In the end Rieux acknowledges that in all their hard work with the plague victims, the only thing a person could really "yearn for, and sometimes attain . . . is human love." From the beginning, Tarrou manages to live with an interest in the details of other people's lives. In his journal, rather than reporting the "significant" events of the plague, he reports small events such as a man spitting on cats or a woman suddenly flinging a window open and screaming. He is fascinated with poor Cottard, who because of the preoccupation of the police with the plague, has temporarily escaped a criminal investigation. Cottard is the exact opposite of Tarrou. Rieux realises that Cottard has an "ignorant, that is to say, lonely, heart."
I found myself really drawn in by The Plague. I was most moved by the development of Tarrou and Rieux's friendship. The scene in which they go swimming in the ocean one evening at about the worst point of the plague was truly wonderful.

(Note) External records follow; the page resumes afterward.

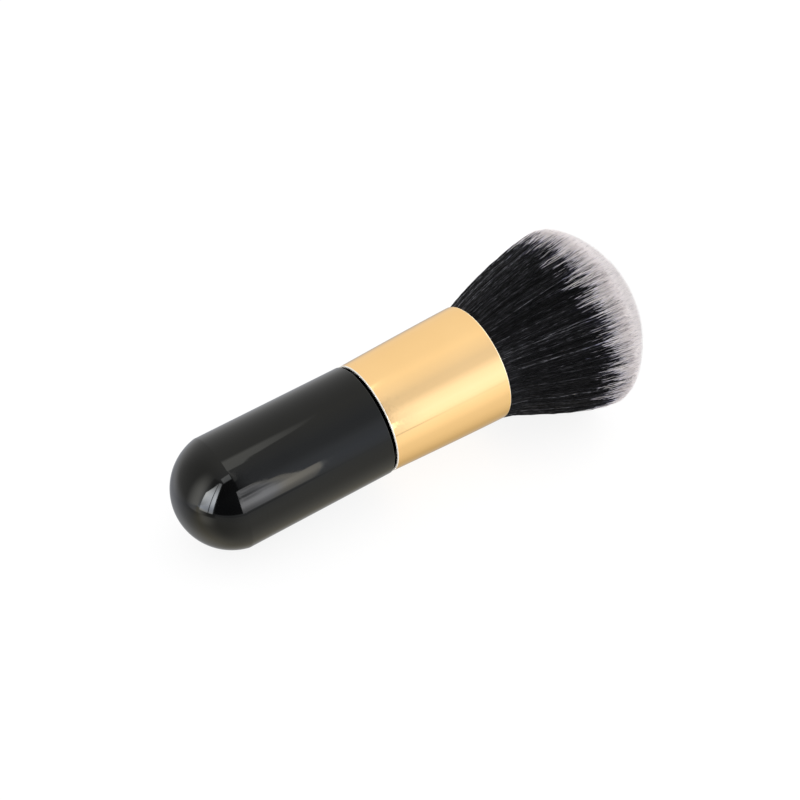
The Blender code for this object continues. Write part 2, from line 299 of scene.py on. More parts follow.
def bore_end(radius, depth, steps):
    ball = (radius ** 2 + depth ** 2) / (2.0 * depth)
    centre = -BARREL_LENGTH - depth + ball
    rim = math.atan2(-BARREL_LENGTH - centre, radius)
    points = arc((0.0, centre), ball, rim, -math.pi / 2, steps)
    points[-1] = (0.0, -BARREL_LENGTH - depth)
    return points[::-1]


def make_handle(finish):
    """The whole moulding: hollow, neck with its glue groove, barrel and dome."""
    neck = ferrule_radius(FERRULE_REAR) - FERRULE_WALL - FIT_GAP
    bore = neck - NECK_WALL
    groove = neck - GROOVE_DEPTH
    groove_end = GROOVE_START + GROOVE_WIDTH
    edge = (HANDLE_RADIUS - BARREL_EDGE_ROUND, BARREL_END - BARREL_EDGE_ROUND)
    ease = BARREL_EDGE_ROUND * EDGE_EASE_SHARE
    outline = bore_end(bore, DOME_HEIGHT - END_WALL, EDGE_STEPS)
    outline += [(bore, NECK_LENGTH)]
    outline += [(neck - NECK_CHAMFER, NECK_LENGTH), (neck, NECK_LENGTH - NECK_CHAMFER)]
    outline += [(neck, groove_end), (groove, groove_end), (groove, GROOVE_START), (neck, GROOVE_START)]
    outline += [(neck, RELIEF_END), (RELIEF_RADIUS, RELIEF_END), (RELIEF_RADIUS, BARREL_END)]
    outline += [(edge[0] - ease, BARREL_END)]
    outline += arc(edge, BARREL_EDGE_ROUND, math.pi / 2, 0.0, EDGE_STEPS)
    outline += [(HANDLE_RADIUS, edge[1] - ease)]
    outline += dome(HANDLE_RADIUS, DOME_HEIGHT, DOME_STEPS)
    return seated(turned("handle_skin", outline, finish), "handle", "handle")


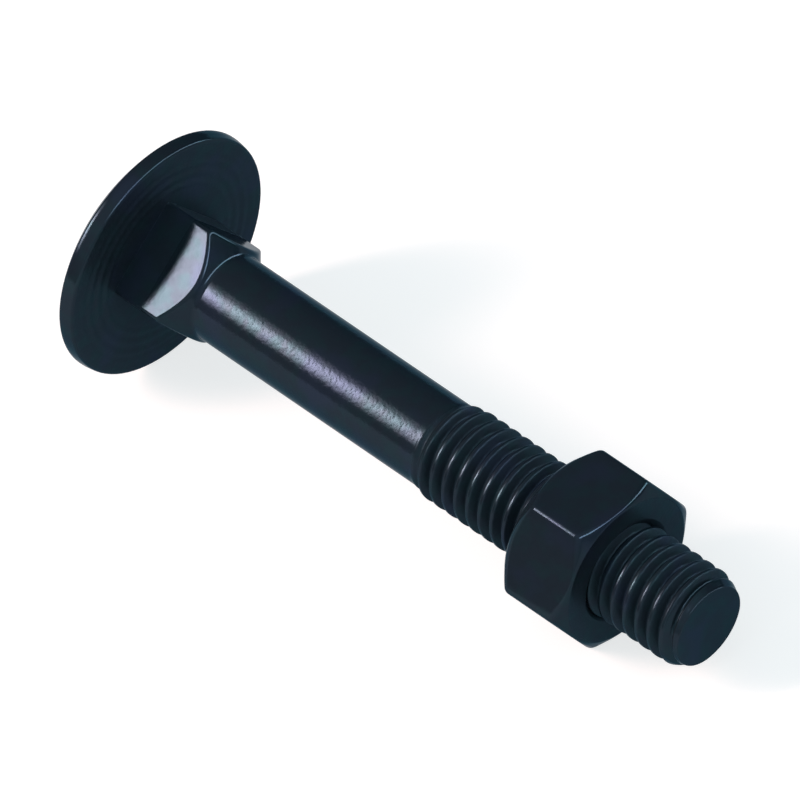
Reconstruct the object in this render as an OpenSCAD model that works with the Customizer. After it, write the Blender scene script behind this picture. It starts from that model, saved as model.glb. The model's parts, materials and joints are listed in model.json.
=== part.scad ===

Saturday, September 27, 2008

The Mouse that Roared

The Mouse That Roared is one of the funniest books I have read in a long time. The Duchy of Grand Fenwick is a European country three miles wide and five miles long. It has been independent since its founding by Roger Fenwick in 1370, and has never changed its military. Its warriors even now are fourteenth century longbowmen.The conflict of this farcical novel begins when the country faces an economic crisis. The Council of Freedom, the parliament of the country, meets with the Duchess of Grand Fenwick, Gloriana XII, to discuss solutions to the problem. The upshot is that the Duchy of Grand Fenwick declares war on the United States of America and sends an expeditionary force to attack New York City. In the meantime the United States is having its own problems. In the face of creating a new bomb of devastating proportions, the government announces an East Coast-wide twenty-four hour nuclear attack drill because another nation is sure to create the same bomb soon. Of course the expeditionary force from Grand Fenwick arrives in New York on the day of the drill. Think Monty Python meets Dr. Strangelove and you have this book.
As farcical as it is, The Mouse That Roared is a serious political satire, addressing such issues as free trade, arms proliferation, war remunerations, and leagues of nations. The issues that were politically relevant in 1955 when the book first appeared seem just as relevant today. Toward the end, the book slips into a tone that seems a bit too serious for how it started out. The author betrays a romantic tendency that seems a bit too idealistic, especially in his apparent faith in the League of Little Nations and his assertion that people are good at their core. From the vantage point of fifty years later, the inclusion of Israel (now a muscular nuclear power) and the exclusion of any Arab or Asian countries seems really odd. Postmodern critics would probably also smile at the idea that Dr. Kokintz could step outside of his American past and look at things purely from the point of view of a citizen of the world after spending an hour in the woods. I feel bad that I have been vague about the truths the book teaches and specific about its faults, but the truths are all wrapped in jokes that I don't want to give away to the reader. Suffice it to say that I think high school students would thoroughly enjoy this book and gain from discussing both the truths in the book and the blind spots in it.